# NEED HELP - Gheenoe Transom



## ryanfowler (Aug 17, 2011)

Good Evening Folks,

I need help with replacing or repairing my Gheenoe Transom. I have never owned a boat, or done any type of work on a boat or with fiberglass. However, I did get a great buy in this setup and I would really love to have it on the water by next spring. I just need HELP!!!

As you can see from the photos (see link below) the transom needs some work. PLEASE HELP!!! I live in NW Georgia, so if anyone knows who can help or can help me help myself - the info would be greatly appreciated.

Photo link: http://s1229.photobucket.com/albums/ee479/dadsbuckshot/

Thanks in advance for all help and replys.


----------



## Brett (Jul 16, 2008)

Welcome to the forum.
Transom repairs to gheenoes are a common event around here.

previous post:

http://www.microskiff.com/cgi-bin/yabb2/YaBB.pl?num=1305224870


----------



## noeettica (Sep 23, 2007)

Welcome sir I have one to do ...LOL


----------



## ryanfowler (Aug 17, 2011)

> Welcome to the forum.
> Transom repairs to gheenoes are a common event around here.
> 
> previous post:
> ...



Brett,

Thank you for the info. I am just wondering though if the back wall needs to be replaced as well or if I could just get away with replacing the inner transom and wood... Don't know if this is a 1/2 project or a whole project...


----------



## Brett (Jul 16, 2008)

Leave the exterior skin.
Rebuild on the inside, best results with least work.


----------



## blairg (Aug 17, 2011)

Go to www.riverhawkboats.com
They are located in Winder Georgia that is north east of Atlanta and the owner Bob Im sure will repair that transom for you for a great price or give you advice ;D


----------



## ryanfowler (Aug 17, 2011)

> Go to www.riverhawkboats.com
> They are located in Winder Georgia that is north east of Atlanta and the owner Bob Im sure will repair that transom for you for a great price or give you advice ;D


Thank you for the help!! I have a friend that lives just south of Winder - I might have him ride up there with the pics and see what they say. :-/


----------



## ryanfowler (Aug 17, 2011)

> Leave the exterior skin.
> Rebuild on the inside, best results with least work.



Brett - if you will look at picture # 6 in the below link you can see that some of the fiberglass is cracking on the backside of the transom - zoom in on the pic.

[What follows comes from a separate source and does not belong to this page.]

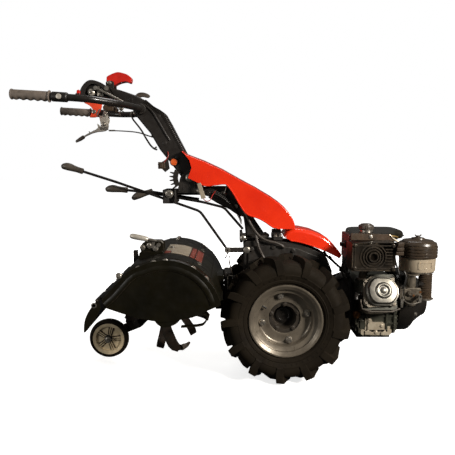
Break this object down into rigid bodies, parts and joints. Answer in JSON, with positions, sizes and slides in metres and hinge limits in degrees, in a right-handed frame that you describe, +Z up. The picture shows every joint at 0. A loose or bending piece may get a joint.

How would you go about fixing it due to these cracks on both sides?

Pics: http://s1229.photobucket.com/albums/ee479/dadsbuckshot/


----------



## Brett (Jul 16, 2008)

This one? Looks like stress fractures caused by the disintegration of the wood.
That's a cosmetic fix to be done after the transom interior rebuild.


----------



## ryanfowler (Aug 17, 2011)

> This one? Looks like stress fractures caused by the disintegration of the wood.
> That's a cosmetic fix to be done after the transom interior rebuild.



YES - that is it.... I just want to fix this right the 1st time without having to redo the project 2-3 times. Thank you for all the input and help.


----------



## chuckm310 (Aug 5, 2012)

DO NOT CUT OUT THE CORNERS OF THE TRANSOM.


----------



## chuckm310 (Aug 5, 2012)

leave the corners to attach your new transom to. Glass the corners outside and inside, then just sand and refinish.


----------



## jms (Apr 21, 2011)

> > Leave the exterior skin.
> > Rebuild on the inside, best results with least work.
> 
> 
> ...



that cracking - it is caused by the core of the transom being bad - the glass in those areas,it's fractured from flexing.
it's best to grind those areas out,rebuild them with matting,fair it back into shape...


----------



## jms (Apr 21, 2011)

> > This one? Looks like stress fractures caused by the disintegration of the wood.
> > That's a cosmetic fix to be done after the transom interior rebuild.
> 
> 
> ...



if you're smart,and you don't want to redo this 2-3 times:
you're gonna use a composite product like penske board,as a core for that transom - penske is a composite,very dense composite product,absorbs no water and it won't rot - it's a forever product...


----------